## start Data provided

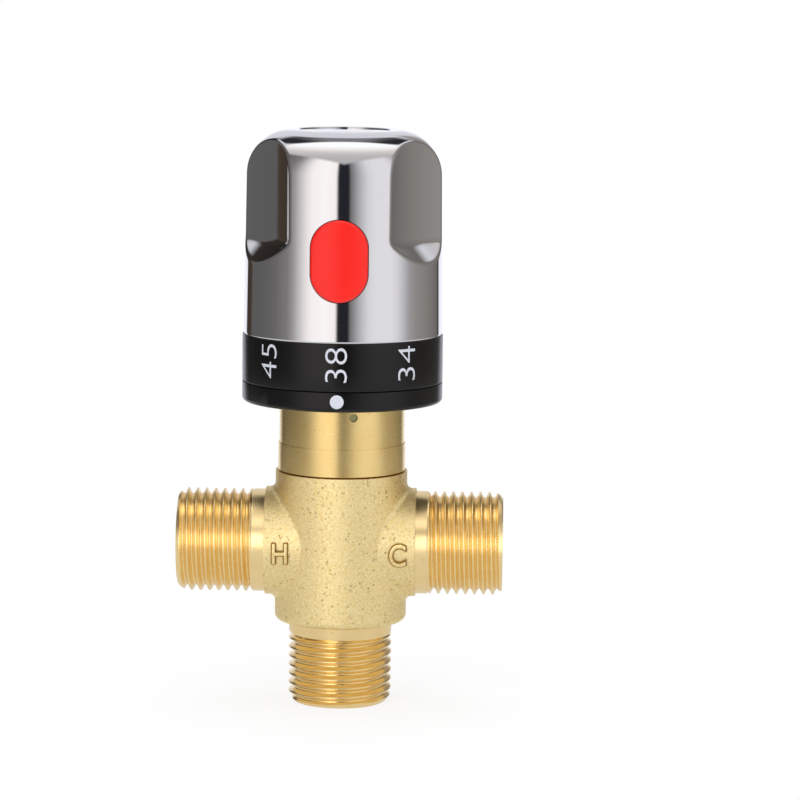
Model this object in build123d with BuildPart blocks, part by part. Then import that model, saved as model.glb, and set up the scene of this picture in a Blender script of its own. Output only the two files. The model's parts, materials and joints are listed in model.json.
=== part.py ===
from build123d import *
import os
from math import cos, pi, radians, sin, tan

os.makedirs("parts", exist_ok=True)

# Thermostatic mixing valve, in millimetres. The origin is the centre of the outlet's end face,
# +Z points up to the handle, the hot inlet is on -X, the cold inlet on +X and the front is -Y.

# Overall sizes. The outlet's thread takes up what the heights above it leave of the total.
total_height = 115.0
handle_turning_height = 50.0
handle_diameter = 40.0
inlet_span = 65.0

# G 1/2 pipe thread, drawn as a cylinder over its crests
thread_radius = 20.955 / 2
thread_end_radius = 9.4
thread_chamfer = 1.5
inlet_thread_length = 15.1

# Cast and machined outside of the valve body
body_radius = 13.2
body_height = 30.3
body_edge_radius = 1.2
boss_radius = 10.85
boss_fillet = 1.2
collar_radius = 10.3
collar_length = 2.35
inlet_axis_height = 15.8

# Waterways of the valve body
waterway_radius = 7.5
outlet_floor_height = 4.9
cartridge_bore_radius = 9.5
cartridge_thread_radius = 10.6
cartridge_thread_length = 4.4
inlet_floor_reach = 13.0
port_width = 9.0
port_height = 4.4
port_offset = 3.6

# Clearances: between fixed pieces, between sliding ones, and round a turning one
fixed_gap = 0.05
slide_gap = 0.05
turning_gap = 0.1
seat_gap = 0.03

# Spring wire: its section's sides, and how far its middle starts from the seat, in wire thicknesses
wire_sides = 6
wire_lift = 0.6

# Cartridge sleeve
flange_radius = 12.7
flange_height = 5.7
flange_chamfer = 0.3
sleeve_lip_height = 1.0
sleeve_lip_radius = 3.7
sleeve_notch_width = 2.4
sleeve_notch_reach = 4.9
sleeve_outlet_radius = 5.4
chamber_groove_radius = 8.0
window_count = 6
window_width = 5.0
window_height = 2.3
cut_margin = 1.0

# O-rings round the sleeve
sleeve_ring_section = 0.78
sleeve_ring_groove = 1.8
sleeve_ring_land = 1.4
ring_squeeze = 0.02
ring_sides = 8

# Spool, wax element and return spring
spool_radius = 6.5
spool_wall = 1.6
spool_stroke = 0.5
spool_web_height = 2.0
spool_spoke_width = 2.2
spool_spoke_count = 4
spool_spoke_angle = 45.0
spool_ring_section = 0.5
spool_ring_groove = 1.2
seat_distance = 10.2
element_radius = 3.0
element_flange_radius = 4.0
element_flange_height = 1.5
element_length = 10.5
spool_hub_radius = 3.9
element_neck_radius = 2.2
element_neck_height = 3.0
piston_radius = 1.0
piston_length = 6.4
return_spring_radius = 4.0
return_spring_wire = 0.8
return_spring_turns = 4

# Cartridge housing
housing_radius = 12.5
housing_neck_height = 8.45
housing_seat_radius = 10.0
housing_nose_radius = 7.0
housing_nose_gap = 0.1
hexagon_across = 10.0
spigot_radius = 11.6
spigot_spline_depth = 0.5
spigot_spline_count = 24
spigot_height = 5.0
gland_radius = 7.0
gland_height = 4.0
shoulder_depth = 2.0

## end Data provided

**What is expected:** Copy every line of the listing containing the string "import".

**Written answer:**
Model this object in build123d with BuildPart blocks, part by part. Then import that model, saved as model.glb, and set up the scene of this picture in a Blender script of its own. Output only the two files. The model's parts, materials and joints are listed in model.json.
from build123d import *
import os
from math import cos, pi, radians, sin, tan